The best/worst part about working a men’s league game is that there are no coaches. It’s good because you don’t have to answer to anyone when they demand to know why you didn’t call that super obvious penalty on that guy, but it’s bad because every player thinks they have the knowledge of a coach, and they are not afraid to tell you that you suck at your job. Also, they smell. Bad. Really bad. One night my partner came up to me and said, "Have you walked past that guy sitting over there yet? Don’t." I mean, how hard is it to at least open your bag after you stuff all your sweaty equipment back in it?

Just to give you an idea of how fun reffing in men’s league can be, I’ve compiled a short list of my favorite moments for your reading pleasure:

  • When I was sitting in my very first referee seminar, to become a level one ref, someone raised their hand and asked: "Can we do men’s league games?" to which the response was: "Can you breathe?"
  • Getting my first ever game assignment for men’s league and going into it thinking "oh this won’t be so bad", only to have to break up a fight in the first period. (And let me tell you–breaking up a fight between grown men when you’re only 5′ 5" is vastly different from breaking up "fights" between peewee players.)
  • Coming up with this short and sweet description of what adult/men’s league is like: "Basically it’s like reffing for a squirt team, except they’re not as cute and fun to watch when they fall down."
  • Realizing that after 9 pm no one really cares about penalties or icings anymore so you can pretty much just coast up and down the ice and wave your arms half heartedly in the air for goals and offsides.
  • "Reffing men’s league is all about survival. I know guys who won’t go more than halfway into the zone because they don’t want to die." Probably the most practical advice I’ve gotten thus far.
  • Skating up near the boards to follow the play, thinking that the guy who had just chipped the puck up for a pass was paying attention, and then realizing that he wasn’t when he runs right over you, and everyone on the benches and the ice stops to stare as you force yourself to get back on your skates instead of rolling around on the ice and whimpering like you really want to.
  • Having that moment of realization when you learn that you don’t have to take anyone’s shit because you’re the ref and you have the whistle, and the whistle = power.
  • This conversation between my ref partner and a player: “Come on ref, that’s bullshit! You gotta open your eyes!” “Why, so I can watch you play like shit?”
  • Having all the players come up and shake your hand after the game despite the fact that they might have been screaming at you in rage just moments before.

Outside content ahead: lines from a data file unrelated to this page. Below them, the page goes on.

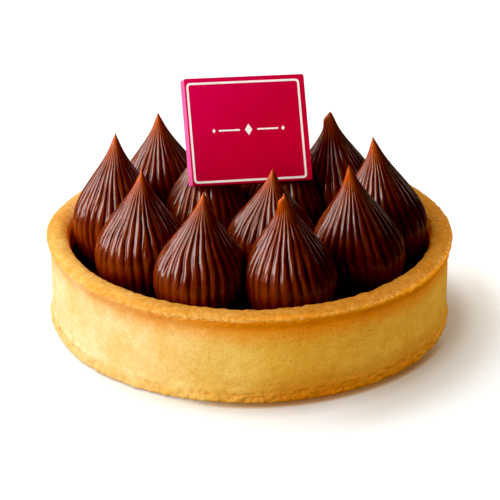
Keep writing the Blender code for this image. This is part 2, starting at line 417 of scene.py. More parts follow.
@dataclass(frozen=True)
class ShortcrustFinish:
    """Baked shortcrust: pale wall, browned lip, rim and foot, with fine pores, and painted light and shade: lighter
    on the left, darker on the right, under the lip, inside the rim and in recesses, with a painted highlight along
    the lip's edge.

    A span ending in _x goes by millimetres across, and one ending in _z by millimetres up.
    """

    effects: SharedEffects
    # pale, gold and baked run from left to right: uneven browning, with painted light on the left and painted shade
    # on the right
    pale: Colour = (0.90, 0.66, 0.33)
    gold: Colour = (0.84, 0.53, 0.100)
    baked: Colour = (0.80, 0.42, 0.046)
    # band under the lip: browning, with painted shade from the lip's overhang, weaker on the left
    band: Colour = (0.80, 0.24, 0.003)
    # lip and rim: browning, lighter on the left as painted light, darker on the right as painted shadow of the
    # swirls
    lip_left: Colour = (0.88, 0.39, 0.085)
    lip_right: Colour = (0.80, 0.305, 0.012)
    rim_left: Colour = (0.88, 0.50, 0.125)
    rim: Colour = (0.66, 0.315, 0.052)
    rim_right: Colour = (0.53, 0.215, 0.024)
    # pale crumbs and a painted highlight along the lip's edge, stronger on the left
    edge_crumb_highlight: Colour = (0.96, 0.60, 0.20)
    # red-brown painted shade, with bounce light, on the rim's inner side
    inner: Colour = (0.85, 0.170, 0.014)
    foot_left: Colour = (0.80, 0.40, 0.06)
    foot_right: Colour = (0.52, 0.162, 0.002)
    # darker colour of painted shade in pits, cracks and creases
    recess_shade: Colour = (0.70, 0.24, 0.012)
    pore: Colour = (0.72, 0.33, 0.03)
    mottles: tuple = (
        (7.0, (1.05, 1.08, 1.20), (0.97, 0.90, 0.72)),
        (1.8, (1.03, 1.05, 1.10), (0.98, 0.94, 0.82)),
        (0.45, (1.05, 1.06, 1.10), (0.95, 0.93, 0.86)),
    )
    rim_mottle: tuple = (1.1, (1.06, 1.11, 1.25), (0.96, 0.87, 0.62))
    rim_mottle_z: Span = (17.2, 18.0)
    drift_scale: float = 0.16
    drift_detail: float = 3.0
    drift: float = 2.2
    left_x: Span = (-36.0, 2.0)
    right_x: Span = (-6.0, 16.0)
    band_drop_x: Span = (-16.0, 2.0, -1.0, 0.0)
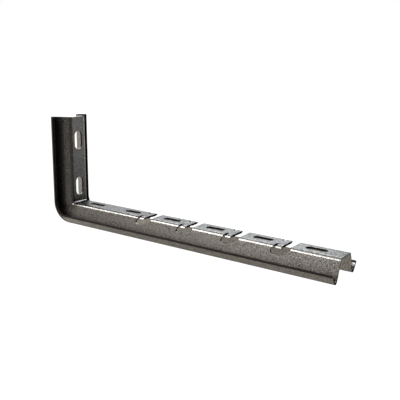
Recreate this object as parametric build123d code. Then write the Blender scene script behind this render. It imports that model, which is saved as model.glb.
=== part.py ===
from build123d import *
import os
from math import cos, radians, sin, tan

os.makedirs("parts", exist_ok=True)

# Wall bracket pressed from one sheet: an upright that bolts to the wall and an arm that carries a mesh tray.
# The origin is at the inner corner of the L, where the arm's top and the upright's front meet.
# The arm runs along +X, the upright along +Z, and the section is the same on both sides of Y = 0.

# Sheet, and the section that both legs share: a web, two walls that lean outward, and a lip folded up from each
sheet = 2.0
web_width = 20.8
channel_depth = 20.0
wall_flare = 21.5
web_fold_radius = 1.5
lip_flare = 34.5
lip_rise = 9.0
lip_fold_radius = 1.2
corner_radius = 1.0

# Arm: one round-ended slot for each bay of the tray's mesh
bay_pitch = 50.0
arm_slot_count = 6
first_arm_slot = 26.5
arm_end_margin = 25.0
arm_slot_width = 7.0
arm_slot_length = 19.5

# Upright: round-ended slots for the wall bolts
wall_slot_count = 2
wall_slot_pitch = 50.0
first_wall_slot = 17.5
upright_end_margin = 25.0
wall_slot_width = 10.5
wall_slot_length = 20.0

# Tray catches: a gap that a tray wire drops into, beside a tongue whose T head then holds the wire down.
# In the folds and walls the cuts lean back towards the upright, so that the head's ends hook over the wire.
first_catch_bay = 1
catch_count = 4
slot_to_head_edge = 23.5
wire_gap = 8.0
head_width = 5.0
head_drop = 2.1
head_lean = 1.1
kerf_width = 2.9
kerf_lean = 2.4
kerf_lean_depth = 5.2
stem_width = 9.0
pocket_depth = 7.3
pocket_floor = 7.8
pocket_corner_radius = 1.8
ramp_end_depth = 3.4
ramp_radius = 4.0

# Worked out from the sizes above
arm_slot_places = [first_arm_slot + bay * bay_pitch for bay in range(arm_slot_count)]
arm_reach = arm_slot_places[-1] + arm_end_margin
wall_slot_places = [first_wall_slot + row * wall_slot_pitch for row in range(wall_slot_count)]
upright_height = wall_slot_places[-1] + upright_end_margin
first_head_edge = first_arm_slot + first_catch_bay * bay_pitch + slot_to_head_edge
kerf_edge = -head_width - kerf_width
kerf_middle = -head_width - kerf_width / 2
kerf_inner_end = (stem_width + kerf_width) / 2
head_edge_places = [first_head_edge + catch * bay_pitch for catch in range(catch_count)]
web_outer_radius = web_fold_radius + sheet
flat_half_web = web_width / 2 - web_outer_radius * tan(radians(90 - wall_flare) / 2)
clear_side = web_width + channel_depth


def section_path():
    """Outer face of the section as an open line with arcs at its folds, from one lip's edge to the other's."""
    half_fold = radians(wall_flare + lip_flare) / 2
    fold_tilt = radians(lip_flare - wall_flare) / 2
    fold_centre = -channel_depth + sheet + lip_fold_radius
    root_height = fold_centre - lip_fold_radius * cos(fold_tilt) / sin(half_fold)
    root_side = web_width / 2 - root_height * tan(radians(wall_flare))
    edge_height = -channel_depth + lip_rise
    edge_side = root_side + (edge_height - root_height) * tan(radians(lip_flare))
    right_half = [(web_width / 2, 0), (root_side, root_height), (edge_side, edge_height)]
    left_half = [(-side, height) for side, height in reversed(right_half)]
    fold_radii = [lip_fold_radius, web_outer_radius, web_outer_radius, lip_fold_radius]
    return FilletPolyline(*left_half, *right_half, radius=fold_radii)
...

If there’s one thing that reffing men’s league can do for you, it’s that it will prepare you to deal with tense situations in youth hockey with quiet confidence. Because if you can tell that overweight, probably tipsy guy to calm the hell down as he rages about the things that you didn’t call on the ice, you can tell anyone that. That 12-year-old kid demanding to know why he’s being put in the penalty box? Please. No harder than calming down an agitated puppy.